Software has analogous constraints, with regards to scale, performance, latency, design, etc. Everyone thinks that a line of code can be quickly replaced. On a small program, this is true. But at scale, this is not true at all and anyone that's worked on a multi-million line application knows this. You cannot have every line of a complex system in your head at once. You cannot instantly solve for all of the interconnecting pieces in your mind at once. It takes a team of software engineers of various disciplines to consider the tradeoffs of any change to these complex systems. In particular when they are live and supporting millions to billions of users. And because software has more of an organic quality than traditional hardware, managing hundreds or thousands of changes that need to go into the system over the course of a month or quarter is non-trivial. People that think software is trivial are the same ones that fall for the idea that anything can be quickly refactored and redesigned and nothing will break and everything will go smoothly. It's just not true.
Most human beings can handle, at most, 5 to 9 variables in their head at once. Software systems grow to immense complexity of thousands to millions of variables, with various runtimes, databases, caching layers, frameworks, libraries, coding styles accrued over multiple decades in some cases, data aggregation pipelines, dozens to hundreds of APIs with their own unique interfaces, etc. It is a constant battle against entropy, which happens inevitably in such systems.

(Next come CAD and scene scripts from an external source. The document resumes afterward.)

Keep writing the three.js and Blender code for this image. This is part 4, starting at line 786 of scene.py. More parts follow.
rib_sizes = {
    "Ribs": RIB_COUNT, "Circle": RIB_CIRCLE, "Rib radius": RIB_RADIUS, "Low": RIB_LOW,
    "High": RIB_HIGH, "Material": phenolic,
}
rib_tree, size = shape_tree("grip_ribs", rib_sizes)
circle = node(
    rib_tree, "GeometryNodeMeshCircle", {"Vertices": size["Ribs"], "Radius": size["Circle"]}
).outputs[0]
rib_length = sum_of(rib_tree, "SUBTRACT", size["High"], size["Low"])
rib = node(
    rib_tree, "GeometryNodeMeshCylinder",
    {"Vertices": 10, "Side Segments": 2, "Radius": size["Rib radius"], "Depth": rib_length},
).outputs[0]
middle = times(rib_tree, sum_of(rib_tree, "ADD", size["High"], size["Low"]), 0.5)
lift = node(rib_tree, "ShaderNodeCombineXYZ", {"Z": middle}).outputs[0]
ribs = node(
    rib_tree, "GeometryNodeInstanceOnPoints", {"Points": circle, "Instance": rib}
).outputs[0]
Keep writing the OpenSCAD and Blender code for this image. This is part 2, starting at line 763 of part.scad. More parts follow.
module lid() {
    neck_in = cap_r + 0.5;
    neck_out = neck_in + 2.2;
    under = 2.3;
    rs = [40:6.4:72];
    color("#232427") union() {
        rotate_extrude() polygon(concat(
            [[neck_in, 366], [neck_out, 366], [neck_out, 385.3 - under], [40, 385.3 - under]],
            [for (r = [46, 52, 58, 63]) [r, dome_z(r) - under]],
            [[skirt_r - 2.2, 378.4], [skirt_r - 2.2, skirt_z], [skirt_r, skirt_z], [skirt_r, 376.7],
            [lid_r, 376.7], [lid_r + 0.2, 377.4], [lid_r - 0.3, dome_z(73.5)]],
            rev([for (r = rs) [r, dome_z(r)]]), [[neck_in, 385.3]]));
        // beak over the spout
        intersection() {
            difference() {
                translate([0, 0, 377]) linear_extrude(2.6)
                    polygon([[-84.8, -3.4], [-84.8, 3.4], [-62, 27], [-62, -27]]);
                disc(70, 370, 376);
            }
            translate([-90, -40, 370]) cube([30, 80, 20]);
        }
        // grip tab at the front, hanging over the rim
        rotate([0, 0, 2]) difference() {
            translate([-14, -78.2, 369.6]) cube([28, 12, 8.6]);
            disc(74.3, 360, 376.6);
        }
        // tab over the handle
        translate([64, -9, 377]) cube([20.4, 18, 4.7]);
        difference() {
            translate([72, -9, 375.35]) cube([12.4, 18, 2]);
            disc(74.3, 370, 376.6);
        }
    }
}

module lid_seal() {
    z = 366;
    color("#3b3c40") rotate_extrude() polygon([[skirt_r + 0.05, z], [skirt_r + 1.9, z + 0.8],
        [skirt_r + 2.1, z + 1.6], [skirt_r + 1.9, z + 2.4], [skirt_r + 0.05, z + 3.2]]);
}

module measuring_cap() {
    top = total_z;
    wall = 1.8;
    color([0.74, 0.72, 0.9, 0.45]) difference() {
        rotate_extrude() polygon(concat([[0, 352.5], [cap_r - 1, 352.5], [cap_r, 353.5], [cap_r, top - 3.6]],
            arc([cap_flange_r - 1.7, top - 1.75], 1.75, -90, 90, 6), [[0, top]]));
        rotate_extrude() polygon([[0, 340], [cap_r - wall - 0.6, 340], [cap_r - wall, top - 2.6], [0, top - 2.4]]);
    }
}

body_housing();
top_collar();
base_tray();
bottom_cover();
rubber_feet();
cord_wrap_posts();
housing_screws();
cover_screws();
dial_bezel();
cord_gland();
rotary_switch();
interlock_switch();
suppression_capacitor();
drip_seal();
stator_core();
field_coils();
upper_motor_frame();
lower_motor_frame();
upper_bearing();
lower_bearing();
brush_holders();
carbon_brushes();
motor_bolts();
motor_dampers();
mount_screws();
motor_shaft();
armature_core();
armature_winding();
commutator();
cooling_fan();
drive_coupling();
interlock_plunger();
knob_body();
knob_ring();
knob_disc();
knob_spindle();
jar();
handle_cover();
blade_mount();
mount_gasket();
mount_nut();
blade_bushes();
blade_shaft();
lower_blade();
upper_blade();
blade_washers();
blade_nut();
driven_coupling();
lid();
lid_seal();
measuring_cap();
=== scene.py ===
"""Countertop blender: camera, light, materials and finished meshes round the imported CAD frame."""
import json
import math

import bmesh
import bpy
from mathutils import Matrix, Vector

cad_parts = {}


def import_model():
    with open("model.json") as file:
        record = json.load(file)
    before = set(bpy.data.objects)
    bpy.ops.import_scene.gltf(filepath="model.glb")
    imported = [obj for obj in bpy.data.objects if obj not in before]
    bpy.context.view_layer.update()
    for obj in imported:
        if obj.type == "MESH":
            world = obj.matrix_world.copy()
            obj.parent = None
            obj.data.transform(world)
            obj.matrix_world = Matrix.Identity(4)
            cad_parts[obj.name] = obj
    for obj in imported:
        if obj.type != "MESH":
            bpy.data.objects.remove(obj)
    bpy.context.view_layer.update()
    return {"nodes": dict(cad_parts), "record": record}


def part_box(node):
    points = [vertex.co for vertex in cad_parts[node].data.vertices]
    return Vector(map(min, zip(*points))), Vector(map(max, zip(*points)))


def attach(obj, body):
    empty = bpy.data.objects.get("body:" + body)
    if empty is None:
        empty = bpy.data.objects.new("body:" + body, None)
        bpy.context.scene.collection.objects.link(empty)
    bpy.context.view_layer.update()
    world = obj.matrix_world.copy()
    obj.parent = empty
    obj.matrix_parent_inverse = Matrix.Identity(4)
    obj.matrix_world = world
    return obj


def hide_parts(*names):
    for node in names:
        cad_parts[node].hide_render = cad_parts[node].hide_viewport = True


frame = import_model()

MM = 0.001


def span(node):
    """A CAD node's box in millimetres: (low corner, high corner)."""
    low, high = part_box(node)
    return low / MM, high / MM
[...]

Meanwhile, there isn't a single modern "real engineer" who doesn't get their daily work done thanks to multiple software programs supporting their own productivity so much that they can replace what used to be teams of dozens to hundreds of assistants, techs, engineers, and other various human support systems. They draw lines on AutoCAD that automatically compute moments of inertia, shaft calcs, bill of materials, etc. Then they take that file output and zap it over Slack instantly to their colleague who works from home hundreds of miles away to get their feedback on it. Behind all of that is a team of software engineers and product devs that not only has to understand the constraints of their own technical systems, but the technical needs of their engineering clientele.